Data:
- - - -
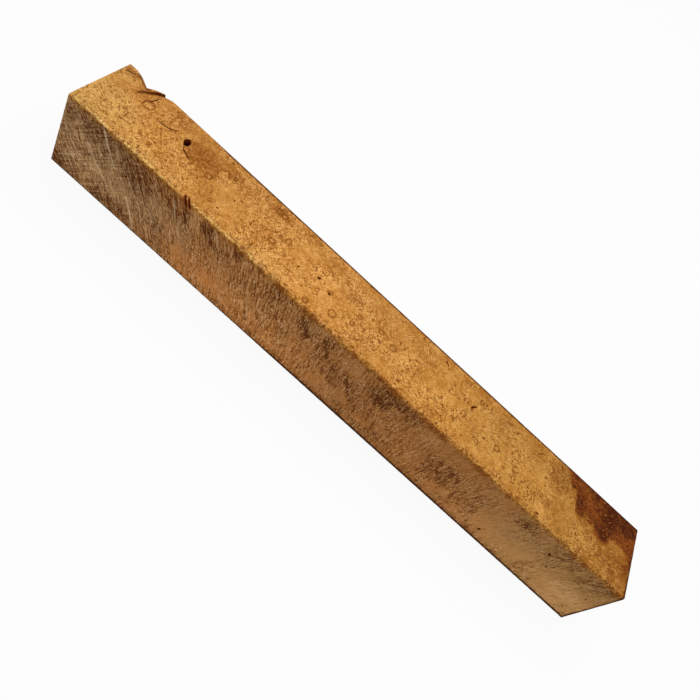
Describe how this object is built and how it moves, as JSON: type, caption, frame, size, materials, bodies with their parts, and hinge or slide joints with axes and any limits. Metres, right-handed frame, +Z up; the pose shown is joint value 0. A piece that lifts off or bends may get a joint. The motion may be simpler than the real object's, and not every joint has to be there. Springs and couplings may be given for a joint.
{
  "type": "wood turning blank",
  "caption": "Squared burl wood billet for spindle turning, rough-sawn, with eyes, a knot hole, a bark pocket and a chipped arris.",
  "frame": {"origin": "middle of the billet's bottom face, on the surface that it lies on", "axes": "+X along the billet towards the end with the red heartwood, +Y across towards the chipped back arris, +Z up out of the figured top face"},
  "size_m": [0.3064, 0.038, 0.038],
  "materials": {
    "burl_wood": "rough-sawn burl, golden brown with darker eyes and red-brown heartwood, unsealed, dull"
  },
  "bodies": {
    "root": {"turning_blank": "burl_wood"}
  },
  "joints": []
}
- - - -
Aim of the task: Copy out all of the lines above exactly.

The output:
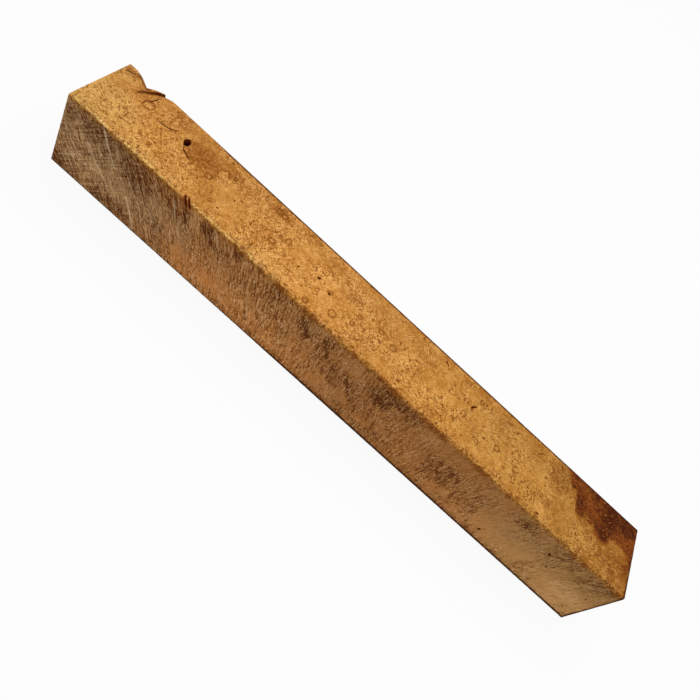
Describe how this object is built and how it moves, as JSON: type, caption, frame, size, materials, bodies with their parts, and hinge or slide joints with axes and any limits. Metres, right-handed frame, +Z up; the pose shown is joint value 0. A piece that lifts off or bends may get a joint. The motion may be simpler than the real object's, and not every joint has to be there. Springs and couplings may be given for a joint.
{
  "type": "wood turning blank",
  "caption": "Squared burl wood billet for spindle turning, rough-sawn, with eyes, a knot hole, a bark pocket and a chipped arris.",
  "frame": {"origin": "middle of the billet's bottom face, on the surface that it lies on", "axes": "+X along the billet towards the end with the red heartwood, +Y across towards the chipped back arris, +Z up out of the figured top face"},
  "size_m": [0.3064, 0.038, 0.038],
  "materials": {
    "burl_wood": "rough-sawn burl, golden brown with darker eyes and red-brown heartwood, unsealed, dull"
  },
  "bodies": {
    "root": {"turning_blank": "burl_wood"}
  },
  "joints": []
}